Quando Olga começou a pensar coreograficamente, surgiu-lhe a imagem da caminhada. É essa a sua primeira visão para o corpo a partir da escrita de Saramago e é assim que o espetáculo começa. Uma caminhada sem-fim, com uma parede que abre para uma dimensão do onírico e, depois, ainda mais no fundo do palco, uma janela, como se estivéssemos numa viagem de comboio, por onde vão correndo paisagens, do rural alentejano ao urbano de Lisboa e a travessia da ponte sobre o rio Tejo. A imagem desse povo miudinho, com uma forte carga política, surge logo nesse primeiro longo caminhar, de quase dez minutos, de uma multidão entre o rastejar e de gatas, uns a seguir aos outros, a transportarem uma pessoa ao colo a desmaiar para o chão. O final traz uma outra imagem carregada politicamente, que também surgiu no início da criação. Mas o fim não se revela. Fica o peso desse começo nas palavras de Olga Roriz. “Parecem pessoas prenhas de outras pessoas, independentemente do sexo. É o carrego do outro, do ponto de vista do filho, do marido, do patrão, da humanidade.

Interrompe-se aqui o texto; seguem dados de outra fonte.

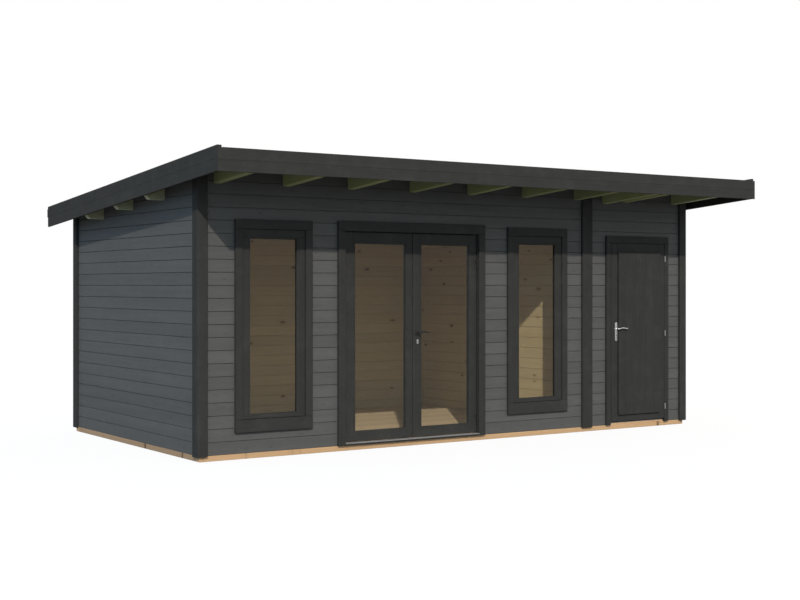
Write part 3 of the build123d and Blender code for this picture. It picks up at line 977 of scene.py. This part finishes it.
P = Piece("felt_sheets", "felt")
y = -834.0
L = 960.0
while y < 3255 - 100:
    y1 = min(y + L, 3255.0)
    last = y1 >= 3255.0
    if last:
        prof = [(y, 2531), (y1, 2531), (y1, 2533.4), (y, 2533.4)]
    else:
        prof = [(y, 2531), (y1 - 95, 2531), (y1 - 78, 2533.4), (y1, 2533.4),
                (y1, 2536), (y1 - 80, 2536), (y1 - 97, 2533.4),
                (y, 2533.4)]
    P.outline(prof, "x", -186, 6032, "felt", "x", slope_all)
    y = y1 - 80 if not last else 9999
# the felt is turned up along the verges
for x0, x1 in ((-186.0, -183.4), (6029.4, 6032.0)):
    P.outline([(-812, 2533), (3233, 2533), (3233, 2551), (-812, 2551)], "x",
              x0, x1, "felt", "y", slope_all)
P.build("roof_felt")


def fascia_x(P, y0, y1, zb, zseam, zt, warp):
    P.cbox(-226, 6072, y0, y1, zb, zseam - 0.3, 1.4, "trim", "x", warp)
    P.cbox(-226, 6072, y0, y1, zseam + 0.3, zt, 1.4, "trim", "x", warp)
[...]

É mesmo um carrego, aquilo é pesado.” Ainda assim, atravessa toda a peça um sentimento de celebração. “São várias celebrações. Acontecesse o que acontecesse, ao longo da peça queria também que tivesse um tom de festa, no sentido do reencontro com estes bailarinos e utilizar e construir com estes bailarinos esta humanidade do Saramago.”